- WHAT NEEDS TO BE DONE -
In the records below, find the line with "obj.parent = empty" and the line with "before = set(bpy.data.objects)"; return exactly those lines and every line between them.

- LISTED ENTRIES -
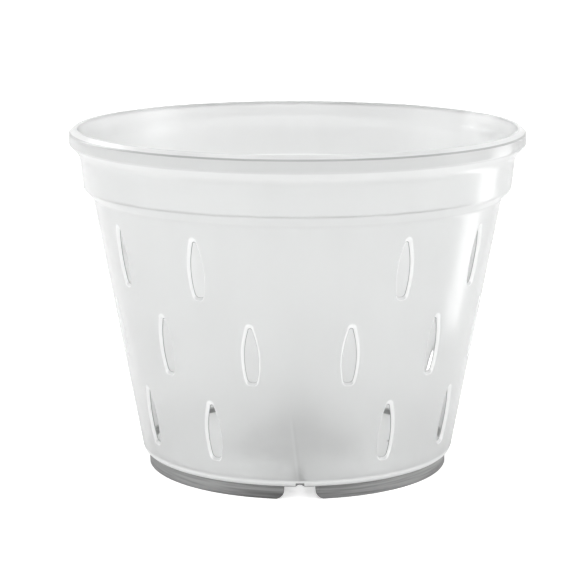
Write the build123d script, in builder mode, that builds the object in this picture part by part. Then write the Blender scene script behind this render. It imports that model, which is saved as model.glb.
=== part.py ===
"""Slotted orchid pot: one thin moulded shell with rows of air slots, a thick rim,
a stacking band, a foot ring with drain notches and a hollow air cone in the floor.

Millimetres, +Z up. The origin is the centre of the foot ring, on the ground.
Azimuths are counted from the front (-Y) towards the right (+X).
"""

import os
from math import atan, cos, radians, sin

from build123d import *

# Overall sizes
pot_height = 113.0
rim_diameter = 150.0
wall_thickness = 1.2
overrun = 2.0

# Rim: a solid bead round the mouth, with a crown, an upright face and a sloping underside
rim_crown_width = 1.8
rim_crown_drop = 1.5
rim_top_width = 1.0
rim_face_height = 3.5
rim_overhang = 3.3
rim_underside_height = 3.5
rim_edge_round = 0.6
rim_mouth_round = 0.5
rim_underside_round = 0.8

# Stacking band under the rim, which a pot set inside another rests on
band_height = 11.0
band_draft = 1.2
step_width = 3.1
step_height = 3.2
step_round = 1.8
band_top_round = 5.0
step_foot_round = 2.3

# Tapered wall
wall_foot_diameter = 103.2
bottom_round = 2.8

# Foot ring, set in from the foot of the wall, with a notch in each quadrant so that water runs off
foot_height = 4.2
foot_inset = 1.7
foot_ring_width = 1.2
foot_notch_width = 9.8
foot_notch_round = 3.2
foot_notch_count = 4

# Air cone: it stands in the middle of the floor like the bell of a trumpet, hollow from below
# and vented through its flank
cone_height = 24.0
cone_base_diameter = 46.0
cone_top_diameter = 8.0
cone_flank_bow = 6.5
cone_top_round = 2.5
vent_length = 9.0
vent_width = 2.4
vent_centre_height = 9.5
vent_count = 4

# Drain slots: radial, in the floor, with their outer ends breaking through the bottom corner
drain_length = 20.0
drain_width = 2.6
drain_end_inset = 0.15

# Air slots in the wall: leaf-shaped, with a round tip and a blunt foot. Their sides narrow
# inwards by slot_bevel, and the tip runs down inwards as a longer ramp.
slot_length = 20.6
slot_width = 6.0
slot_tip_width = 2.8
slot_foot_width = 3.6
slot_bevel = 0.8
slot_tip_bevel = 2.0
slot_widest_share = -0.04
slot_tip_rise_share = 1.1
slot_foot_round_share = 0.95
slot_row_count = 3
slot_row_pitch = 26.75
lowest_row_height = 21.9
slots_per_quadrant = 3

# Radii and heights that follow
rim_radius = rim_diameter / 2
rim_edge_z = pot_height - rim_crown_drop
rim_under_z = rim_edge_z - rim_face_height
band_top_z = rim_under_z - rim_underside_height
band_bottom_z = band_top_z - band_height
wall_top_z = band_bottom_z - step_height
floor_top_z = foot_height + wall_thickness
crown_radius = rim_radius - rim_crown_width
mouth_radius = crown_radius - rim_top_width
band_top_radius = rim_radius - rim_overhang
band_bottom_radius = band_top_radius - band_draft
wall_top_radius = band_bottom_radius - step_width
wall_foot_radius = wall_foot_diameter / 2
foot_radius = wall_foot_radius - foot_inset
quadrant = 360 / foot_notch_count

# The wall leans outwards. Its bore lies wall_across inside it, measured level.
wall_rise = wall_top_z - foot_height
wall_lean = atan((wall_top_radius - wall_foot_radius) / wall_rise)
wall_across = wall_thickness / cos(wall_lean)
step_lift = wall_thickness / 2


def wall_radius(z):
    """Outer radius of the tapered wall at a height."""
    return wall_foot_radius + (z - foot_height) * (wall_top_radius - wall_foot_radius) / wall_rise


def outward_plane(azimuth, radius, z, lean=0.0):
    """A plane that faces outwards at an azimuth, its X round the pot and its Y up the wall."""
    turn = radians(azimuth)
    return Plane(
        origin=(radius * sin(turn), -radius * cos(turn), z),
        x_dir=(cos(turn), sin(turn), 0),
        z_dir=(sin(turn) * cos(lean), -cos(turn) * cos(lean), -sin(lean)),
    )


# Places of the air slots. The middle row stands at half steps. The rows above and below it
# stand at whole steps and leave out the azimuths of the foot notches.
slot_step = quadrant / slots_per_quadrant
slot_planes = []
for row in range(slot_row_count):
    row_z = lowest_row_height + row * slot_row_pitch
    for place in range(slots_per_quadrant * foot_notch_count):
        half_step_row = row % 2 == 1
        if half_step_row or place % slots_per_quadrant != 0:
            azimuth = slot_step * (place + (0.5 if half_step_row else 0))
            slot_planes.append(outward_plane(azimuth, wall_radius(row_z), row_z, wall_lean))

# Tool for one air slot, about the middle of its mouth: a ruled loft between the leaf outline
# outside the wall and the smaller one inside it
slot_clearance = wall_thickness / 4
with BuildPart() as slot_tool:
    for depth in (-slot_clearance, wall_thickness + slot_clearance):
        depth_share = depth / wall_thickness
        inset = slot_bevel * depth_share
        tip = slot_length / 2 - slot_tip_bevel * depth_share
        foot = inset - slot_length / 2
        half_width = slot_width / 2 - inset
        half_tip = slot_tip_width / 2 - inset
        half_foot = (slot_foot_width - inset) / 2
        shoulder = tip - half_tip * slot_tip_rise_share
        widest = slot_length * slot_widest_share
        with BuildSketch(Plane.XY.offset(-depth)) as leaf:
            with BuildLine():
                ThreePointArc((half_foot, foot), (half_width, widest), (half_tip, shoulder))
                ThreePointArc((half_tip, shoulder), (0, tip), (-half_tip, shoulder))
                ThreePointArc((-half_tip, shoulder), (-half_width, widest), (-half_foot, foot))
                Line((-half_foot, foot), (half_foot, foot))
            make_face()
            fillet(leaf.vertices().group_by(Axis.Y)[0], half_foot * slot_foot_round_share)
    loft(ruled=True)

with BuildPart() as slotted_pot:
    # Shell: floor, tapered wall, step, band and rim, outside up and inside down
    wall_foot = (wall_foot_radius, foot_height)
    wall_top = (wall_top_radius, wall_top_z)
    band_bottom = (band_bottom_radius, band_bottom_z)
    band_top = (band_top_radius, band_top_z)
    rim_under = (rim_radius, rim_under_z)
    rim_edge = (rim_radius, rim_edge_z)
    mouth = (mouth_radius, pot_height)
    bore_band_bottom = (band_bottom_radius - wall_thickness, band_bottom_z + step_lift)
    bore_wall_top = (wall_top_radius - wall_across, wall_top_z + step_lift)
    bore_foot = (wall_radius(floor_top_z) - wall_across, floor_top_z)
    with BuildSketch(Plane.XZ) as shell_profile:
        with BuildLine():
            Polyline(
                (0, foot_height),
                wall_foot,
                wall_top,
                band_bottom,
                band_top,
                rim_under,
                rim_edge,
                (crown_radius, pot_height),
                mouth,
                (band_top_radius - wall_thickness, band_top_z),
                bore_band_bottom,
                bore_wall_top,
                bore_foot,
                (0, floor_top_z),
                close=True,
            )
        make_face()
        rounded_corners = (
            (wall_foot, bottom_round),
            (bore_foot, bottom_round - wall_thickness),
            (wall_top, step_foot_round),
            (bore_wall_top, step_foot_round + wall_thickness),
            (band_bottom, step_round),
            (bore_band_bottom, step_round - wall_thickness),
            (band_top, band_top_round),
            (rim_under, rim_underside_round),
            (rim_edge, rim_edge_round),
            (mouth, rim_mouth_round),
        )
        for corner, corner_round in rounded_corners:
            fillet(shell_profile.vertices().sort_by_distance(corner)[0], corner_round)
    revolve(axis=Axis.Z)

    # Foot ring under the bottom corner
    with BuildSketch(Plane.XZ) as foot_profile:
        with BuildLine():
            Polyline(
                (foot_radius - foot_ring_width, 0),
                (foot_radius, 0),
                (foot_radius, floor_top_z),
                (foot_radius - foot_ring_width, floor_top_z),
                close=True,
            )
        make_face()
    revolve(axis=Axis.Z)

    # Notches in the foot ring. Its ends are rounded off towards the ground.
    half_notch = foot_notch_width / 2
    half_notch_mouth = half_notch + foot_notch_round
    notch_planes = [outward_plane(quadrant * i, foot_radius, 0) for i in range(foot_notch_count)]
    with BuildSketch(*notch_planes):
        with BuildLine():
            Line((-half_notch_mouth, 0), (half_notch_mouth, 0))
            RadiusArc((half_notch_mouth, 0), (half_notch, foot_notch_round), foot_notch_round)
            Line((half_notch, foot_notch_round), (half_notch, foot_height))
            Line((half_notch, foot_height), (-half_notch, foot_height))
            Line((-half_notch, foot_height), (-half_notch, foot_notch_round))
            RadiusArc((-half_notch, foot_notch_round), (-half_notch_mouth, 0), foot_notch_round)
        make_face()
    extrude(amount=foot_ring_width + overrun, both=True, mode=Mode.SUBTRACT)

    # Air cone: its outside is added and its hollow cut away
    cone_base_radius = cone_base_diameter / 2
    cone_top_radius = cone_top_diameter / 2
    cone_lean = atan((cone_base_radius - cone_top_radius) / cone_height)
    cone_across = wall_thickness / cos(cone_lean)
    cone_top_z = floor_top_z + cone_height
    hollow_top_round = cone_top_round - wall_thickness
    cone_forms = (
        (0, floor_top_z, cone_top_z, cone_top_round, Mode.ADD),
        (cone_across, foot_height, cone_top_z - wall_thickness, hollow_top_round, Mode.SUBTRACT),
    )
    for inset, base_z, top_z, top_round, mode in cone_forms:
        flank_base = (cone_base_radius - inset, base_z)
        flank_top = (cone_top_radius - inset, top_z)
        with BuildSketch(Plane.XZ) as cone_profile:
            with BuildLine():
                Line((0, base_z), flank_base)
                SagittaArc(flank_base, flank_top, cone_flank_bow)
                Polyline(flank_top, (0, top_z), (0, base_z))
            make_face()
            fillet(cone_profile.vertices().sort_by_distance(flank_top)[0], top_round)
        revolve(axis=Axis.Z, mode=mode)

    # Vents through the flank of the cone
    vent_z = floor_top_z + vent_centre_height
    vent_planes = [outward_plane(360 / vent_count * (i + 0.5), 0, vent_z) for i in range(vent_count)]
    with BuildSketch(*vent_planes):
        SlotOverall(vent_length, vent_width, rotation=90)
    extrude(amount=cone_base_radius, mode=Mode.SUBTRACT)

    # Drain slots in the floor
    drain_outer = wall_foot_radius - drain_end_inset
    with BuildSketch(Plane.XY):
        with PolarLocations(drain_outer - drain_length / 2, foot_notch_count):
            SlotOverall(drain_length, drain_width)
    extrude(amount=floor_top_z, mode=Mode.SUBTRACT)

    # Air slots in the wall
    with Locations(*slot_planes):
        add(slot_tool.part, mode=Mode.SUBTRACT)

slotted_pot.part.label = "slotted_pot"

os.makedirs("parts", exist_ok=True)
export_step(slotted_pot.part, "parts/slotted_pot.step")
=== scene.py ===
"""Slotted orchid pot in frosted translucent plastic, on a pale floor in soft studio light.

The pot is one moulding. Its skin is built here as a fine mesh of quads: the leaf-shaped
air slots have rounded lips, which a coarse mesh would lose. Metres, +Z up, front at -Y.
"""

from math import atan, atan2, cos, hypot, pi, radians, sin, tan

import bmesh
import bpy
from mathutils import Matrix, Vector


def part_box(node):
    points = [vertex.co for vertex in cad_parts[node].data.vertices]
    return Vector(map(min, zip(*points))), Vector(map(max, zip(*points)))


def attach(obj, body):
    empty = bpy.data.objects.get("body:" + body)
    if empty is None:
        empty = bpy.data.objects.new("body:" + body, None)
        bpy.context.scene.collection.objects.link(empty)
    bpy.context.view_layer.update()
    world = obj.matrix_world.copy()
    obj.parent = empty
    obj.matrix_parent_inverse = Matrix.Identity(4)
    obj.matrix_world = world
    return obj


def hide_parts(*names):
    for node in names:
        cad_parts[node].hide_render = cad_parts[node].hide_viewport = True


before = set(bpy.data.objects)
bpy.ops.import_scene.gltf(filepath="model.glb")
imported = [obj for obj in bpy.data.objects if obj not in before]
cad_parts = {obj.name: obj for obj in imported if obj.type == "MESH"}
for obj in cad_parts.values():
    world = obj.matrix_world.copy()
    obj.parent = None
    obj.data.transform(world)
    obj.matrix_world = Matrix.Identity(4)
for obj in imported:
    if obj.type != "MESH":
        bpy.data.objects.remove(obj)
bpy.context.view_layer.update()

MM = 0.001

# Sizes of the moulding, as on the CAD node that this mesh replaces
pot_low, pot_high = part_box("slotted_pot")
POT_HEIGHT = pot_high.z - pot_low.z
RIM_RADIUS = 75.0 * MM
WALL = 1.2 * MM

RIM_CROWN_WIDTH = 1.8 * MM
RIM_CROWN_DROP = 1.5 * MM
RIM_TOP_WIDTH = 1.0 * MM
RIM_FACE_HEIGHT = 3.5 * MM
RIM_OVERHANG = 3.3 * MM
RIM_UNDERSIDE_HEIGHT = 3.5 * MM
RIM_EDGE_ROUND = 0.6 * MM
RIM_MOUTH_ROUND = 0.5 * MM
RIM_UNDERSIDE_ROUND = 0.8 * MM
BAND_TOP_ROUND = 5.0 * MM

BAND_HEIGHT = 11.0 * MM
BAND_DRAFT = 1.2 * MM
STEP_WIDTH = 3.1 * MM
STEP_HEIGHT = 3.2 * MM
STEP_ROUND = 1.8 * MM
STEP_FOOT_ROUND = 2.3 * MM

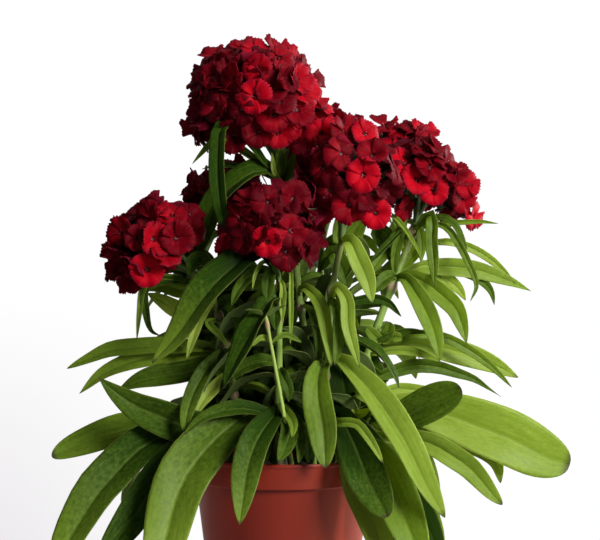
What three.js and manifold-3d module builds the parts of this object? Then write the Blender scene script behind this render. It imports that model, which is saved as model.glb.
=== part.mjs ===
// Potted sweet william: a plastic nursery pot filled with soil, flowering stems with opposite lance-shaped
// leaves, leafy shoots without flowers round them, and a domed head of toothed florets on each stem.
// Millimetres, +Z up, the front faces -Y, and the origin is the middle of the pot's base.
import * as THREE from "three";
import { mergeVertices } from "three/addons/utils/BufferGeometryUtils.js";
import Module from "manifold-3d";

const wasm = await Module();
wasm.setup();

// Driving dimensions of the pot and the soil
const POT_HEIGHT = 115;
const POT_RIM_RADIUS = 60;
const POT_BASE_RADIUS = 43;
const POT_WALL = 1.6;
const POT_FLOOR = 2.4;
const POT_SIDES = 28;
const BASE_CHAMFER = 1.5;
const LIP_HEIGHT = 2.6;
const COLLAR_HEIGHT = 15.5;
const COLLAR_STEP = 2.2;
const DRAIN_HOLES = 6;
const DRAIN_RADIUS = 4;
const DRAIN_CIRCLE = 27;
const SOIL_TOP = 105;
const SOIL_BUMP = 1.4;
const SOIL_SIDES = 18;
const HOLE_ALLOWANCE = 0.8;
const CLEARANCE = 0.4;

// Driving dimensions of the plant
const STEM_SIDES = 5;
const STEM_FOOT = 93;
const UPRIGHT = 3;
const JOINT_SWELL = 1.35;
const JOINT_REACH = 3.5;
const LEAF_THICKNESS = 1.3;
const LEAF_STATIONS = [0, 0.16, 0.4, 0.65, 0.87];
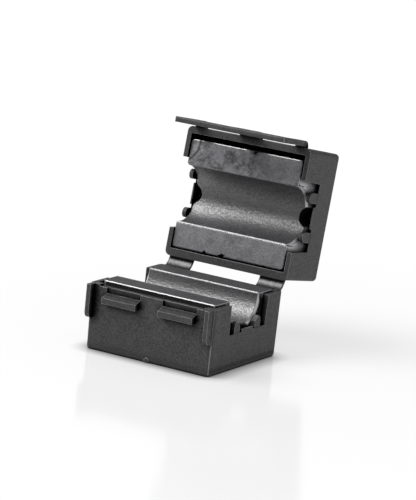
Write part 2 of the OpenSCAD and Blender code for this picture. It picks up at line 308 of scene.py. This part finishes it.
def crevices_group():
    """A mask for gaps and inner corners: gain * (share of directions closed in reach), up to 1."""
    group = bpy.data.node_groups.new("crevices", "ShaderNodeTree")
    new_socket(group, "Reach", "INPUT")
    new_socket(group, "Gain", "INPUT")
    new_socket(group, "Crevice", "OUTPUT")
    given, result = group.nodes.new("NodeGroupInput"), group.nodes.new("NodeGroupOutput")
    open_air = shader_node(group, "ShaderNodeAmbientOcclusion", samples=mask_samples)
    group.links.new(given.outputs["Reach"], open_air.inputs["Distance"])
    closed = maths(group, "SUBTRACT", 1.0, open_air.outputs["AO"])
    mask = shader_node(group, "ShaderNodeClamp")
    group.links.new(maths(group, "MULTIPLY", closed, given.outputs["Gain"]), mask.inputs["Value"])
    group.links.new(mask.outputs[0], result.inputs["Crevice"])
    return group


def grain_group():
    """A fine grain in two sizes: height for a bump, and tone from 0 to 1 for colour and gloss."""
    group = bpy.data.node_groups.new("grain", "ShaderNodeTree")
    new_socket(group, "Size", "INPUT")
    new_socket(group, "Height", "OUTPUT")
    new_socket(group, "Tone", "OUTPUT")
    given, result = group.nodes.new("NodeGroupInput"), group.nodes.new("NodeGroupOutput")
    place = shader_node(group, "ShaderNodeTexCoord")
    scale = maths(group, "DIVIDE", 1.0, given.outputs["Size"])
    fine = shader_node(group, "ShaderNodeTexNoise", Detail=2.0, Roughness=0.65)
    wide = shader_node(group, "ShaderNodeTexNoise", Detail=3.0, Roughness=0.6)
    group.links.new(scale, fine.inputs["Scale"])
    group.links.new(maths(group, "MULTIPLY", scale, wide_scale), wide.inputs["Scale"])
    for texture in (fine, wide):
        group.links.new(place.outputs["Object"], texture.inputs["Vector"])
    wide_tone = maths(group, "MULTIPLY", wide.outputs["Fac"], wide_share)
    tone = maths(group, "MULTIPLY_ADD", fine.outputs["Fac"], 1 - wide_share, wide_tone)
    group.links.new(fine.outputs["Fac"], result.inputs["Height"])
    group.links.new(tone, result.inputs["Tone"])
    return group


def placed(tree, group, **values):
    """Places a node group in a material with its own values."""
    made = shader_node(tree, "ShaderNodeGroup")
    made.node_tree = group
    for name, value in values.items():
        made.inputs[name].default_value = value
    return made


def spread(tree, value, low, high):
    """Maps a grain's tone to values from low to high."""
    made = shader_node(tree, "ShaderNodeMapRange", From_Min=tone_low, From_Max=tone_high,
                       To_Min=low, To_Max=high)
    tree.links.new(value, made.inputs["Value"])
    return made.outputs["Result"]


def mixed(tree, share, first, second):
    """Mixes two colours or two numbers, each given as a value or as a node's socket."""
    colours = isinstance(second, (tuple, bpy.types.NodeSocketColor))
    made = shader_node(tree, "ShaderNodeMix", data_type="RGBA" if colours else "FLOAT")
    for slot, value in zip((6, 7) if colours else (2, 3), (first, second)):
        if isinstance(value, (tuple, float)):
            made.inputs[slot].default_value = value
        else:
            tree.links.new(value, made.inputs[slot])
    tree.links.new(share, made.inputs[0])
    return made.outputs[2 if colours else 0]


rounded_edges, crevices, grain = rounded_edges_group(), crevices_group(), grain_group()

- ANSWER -
    obj.parent = empty
    obj.matrix_parent_inverse = Matrix.Identity(4)
    obj.matrix_world = world
    return obj


def hide_parts(*names):
    for node in names:
        cad_parts[node].hide_render = cad_parts[node].hide_viewport = True


before = set(bpy.data.objects)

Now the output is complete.